I find that when people make blanket statements about RPGs with regards to old is better or newer is better it is usually because they have an agenda and almost always the truth isn't part of that agenda.

 

[My old RPG list and my New rpg list is not by any means comprehensive I just listed examples of a few rpgs from each "era" that I enjoyed. It doesn't include all the rpgs from either 'era' that i liked either.]
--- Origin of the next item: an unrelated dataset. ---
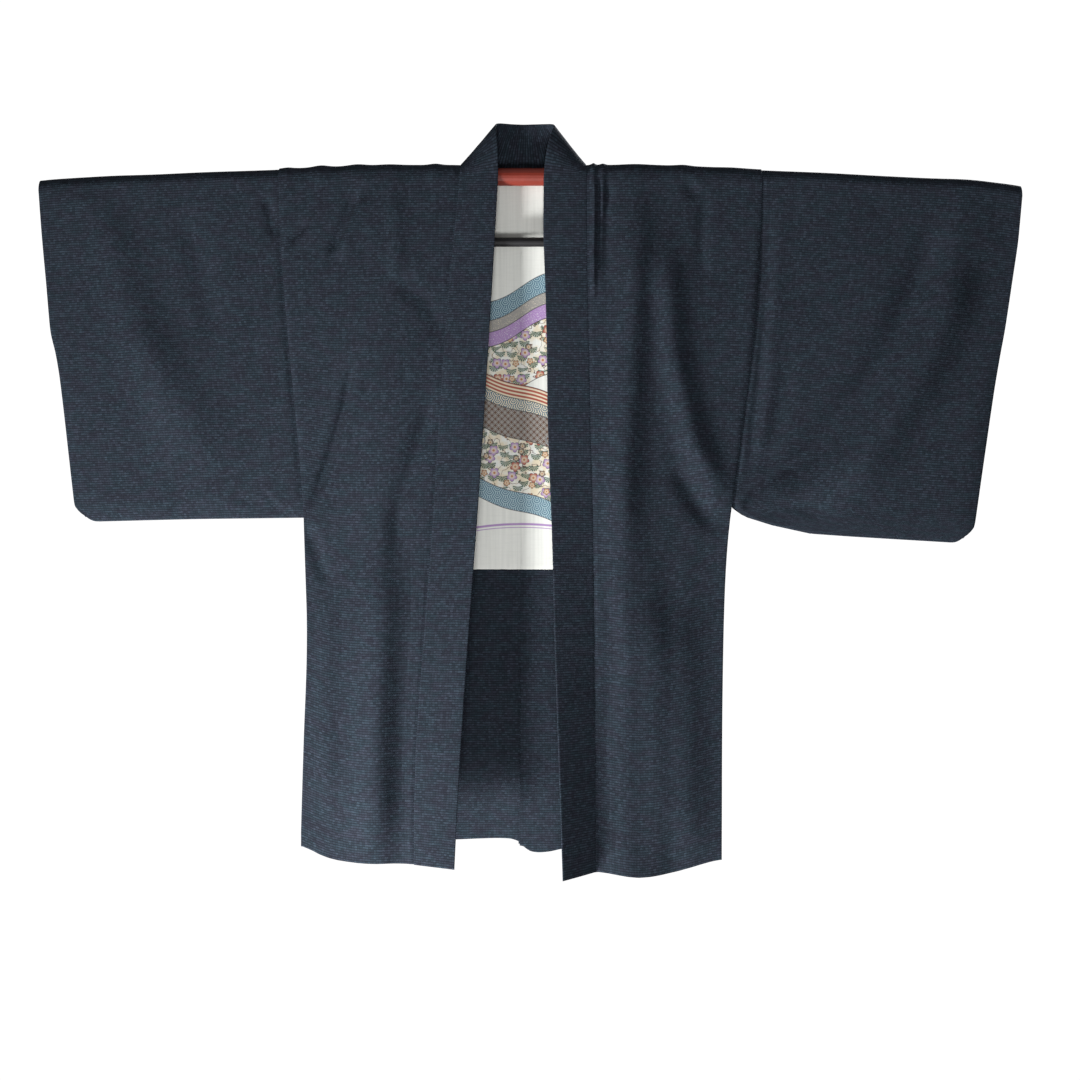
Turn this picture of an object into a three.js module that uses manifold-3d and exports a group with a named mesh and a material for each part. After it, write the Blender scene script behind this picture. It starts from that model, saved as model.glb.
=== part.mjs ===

  • Akrabra, MrFob, ioannisdenton et 15 autres aiment ceci

#175
Gothfather

Gothfather
  • Members
  • 1 415 messages

Where did I say "I think?" I intentionally did not say "I think" because it's not what I think, it's plain as day to anyone who has actually played a lot of these games that in general the quality has declined.

 

Saying what I said was "opinion" is just severe mischaracterization and effectively censorship, which is well... not good.

 

Moreover it's declined so severely in recent times as to not even really be able to stand on it's own, at this rate they'll just be eaten up by other companies that make better games now, even though they formerly were not capable of making necessarily as great games (such as Blizzard)

 

 

Err just because you didn't type "I think" doesn't make your post fact. It is an OPINION. You stating "it's plain as day" doesn't take a SUBJECTIVE opinion and make it objective fact.

 

You are full of it. The only mischaracterization happening is yours, trying to present your opinion as fact. And trying to claim that when people challenge you on your BS that it is censorship.